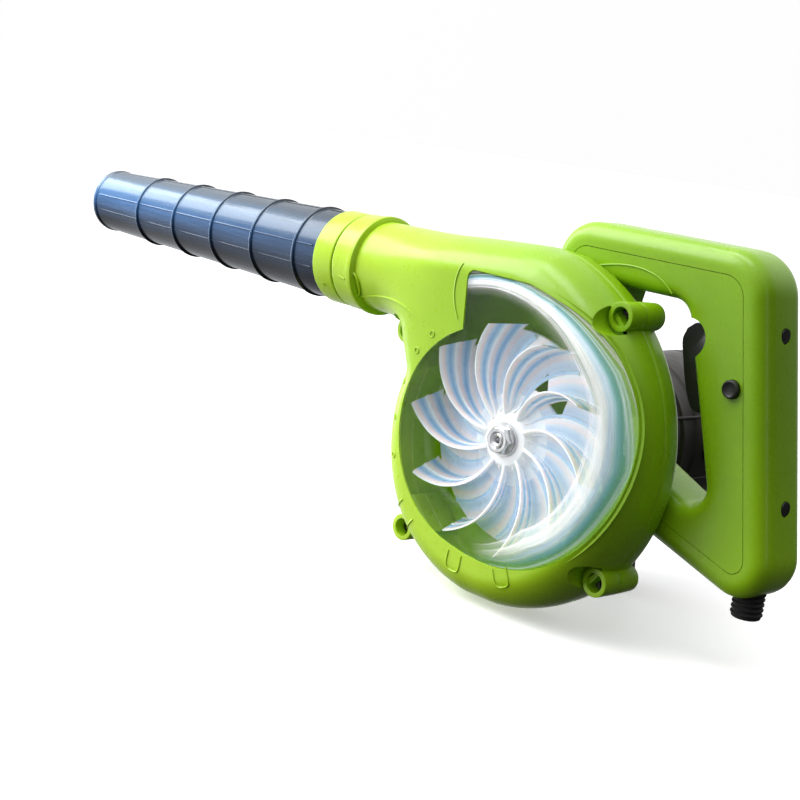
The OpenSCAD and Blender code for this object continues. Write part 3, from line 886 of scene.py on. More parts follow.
def build_shroud(material):
    """The clear window: a flat skirt that rises over the air channel and a rounded intake eye."""
    outer = window_loop(-0.4)
    angles = np.degrees(np.arctan2(outer[:, 1], outer[:, 0]))
    rim = EYE_R + 2
    inner = np.array([polar(rim, a) for a in angles])
    rows = []
    turn = (angles + 360) % 360
    right = np.where(turn > 180, turn - 360, turn)
    swell = smooth((right + 112) / 50) * smooth((118 - right) / 40)
    for t in np.linspace(0, 1, 44) ** 1.5:
        points = outer + (inner - outer) * t
        crown = np.sin(np.pi * np.clip(t / 0.62, 0, 1)) ** 1.3
        dome = 1.2 * math.sin(math.pi * t)
        y = front_y(points) + 0.5 - 3.5 * crown * swell - dome
        if t > 0.9:
            y = y - 1.6 * (t - 0.9) / 0.1
        rows.append([(p[0], q, p[1]) for p, q in zip(points, y)])
    sheet = finish_mesh("shroud_sheet", Mesh().grid(rows, wrap_columns=True), 60)
    face_towards(sheet, Vector((0, -1, 0)))
    thicken(sheet, 1.6)
    lip = rounded([(rim + 0.8, 0.2), (rim + 0.8, 3.2), (rim - 1.6, 3.4), (rim - 1.6, 0.2)], 0.9, 4)
    join(sheet, [finish_mesh("lip", Mesh().turned(lip, 120))])
    return settle(sheet, "housing", material, ["clear_shroud"])


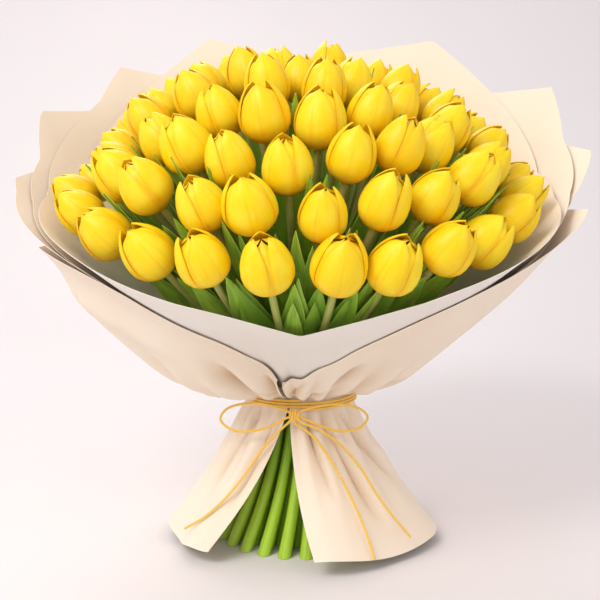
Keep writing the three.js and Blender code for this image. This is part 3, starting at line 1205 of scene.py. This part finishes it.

○ ○ ○ ○

* [DESCRIPTION OF THE TASK] Reproduce the material above, every line of it, exactly.

* [SOLUTION FOR THIS PROBLEM]
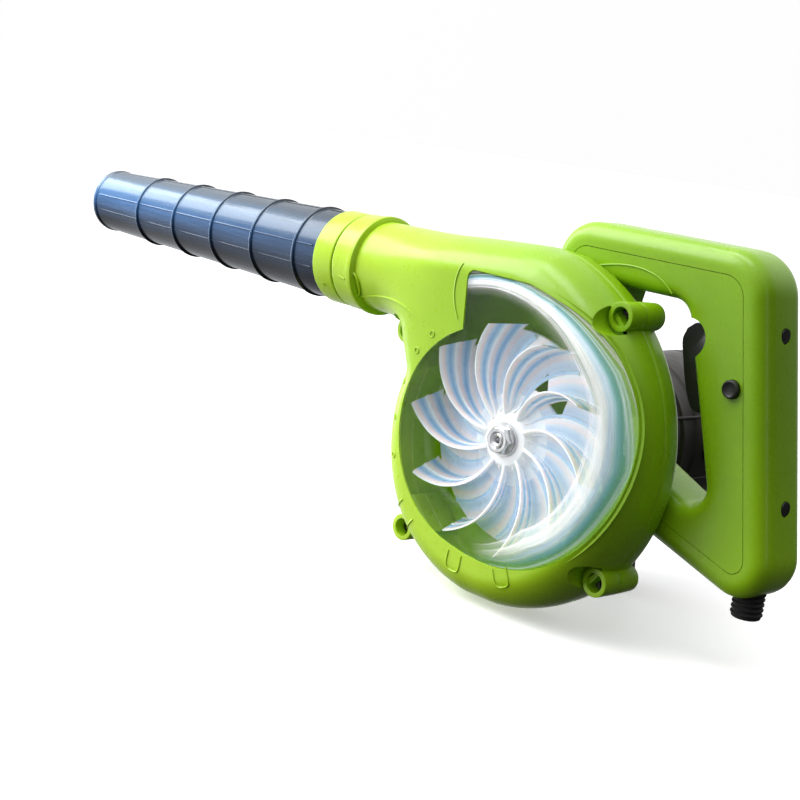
The OpenSCAD and Blender code for this object continues. Write part 3, from line 886 of scene.py on. More parts follow.
def build_shroud(material):
    """The clear window: a flat skirt that rises over the air channel and a rounded intake eye."""
    outer = window_loop(-0.4)
    angles = np.degrees(np.arctan2(outer[:, 1], outer[:, 0]))
    rim = EYE_R + 2
    inner = np.array([polar(rim, a) for a in angles])
    rows = []
    turn = (angles + 360) % 360
    right = np.where(turn > 180, turn - 360, turn)
    swell = smooth((right + 112) / 50) * smooth((118 - right) / 40)
    for t in np.linspace(0, 1, 44) ** 1.5:
        points = outer + (inner - outer) * t
        crown = np.sin(np.pi * np.clip(t / 0.62, 0, 1)) ** 1.3
        dome = 1.2 * math.sin(math.pi * t)
        y = front_y(points) + 0.5 - 3.5 * crown * swell - dome
        if t > 0.9:
            y = y - 1.6 * (t - 0.9) / 0.1
        rows.append([(p[0], q, p[1]) for p, q in zip(points, y)])
    sheet = finish_mesh("shroud_sheet", Mesh().grid(rows, wrap_columns=True), 60)
    face_towards(sheet, Vector((0, -1, 0)))
    thicken(sheet, 1.6)
    lip = rounded([(rim + 0.8, 0.2), (rim + 0.8, 3.2), (rim - 1.6, 3.4), (rim - 1.6, 0.2)], 0.9, 4)
    join(sheet, [finish_mesh("lip", Mesh().turned(lip, 120))])
    return settle(sheet, "housing", material, ["clear_shroud"])


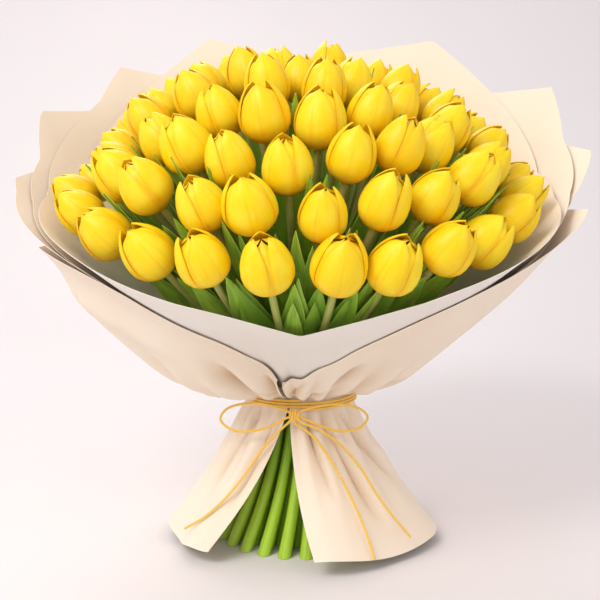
Keep writing the three.js and Blender code for this image. This is part 3, starting at line 1205 of scene.py. This part finishes it.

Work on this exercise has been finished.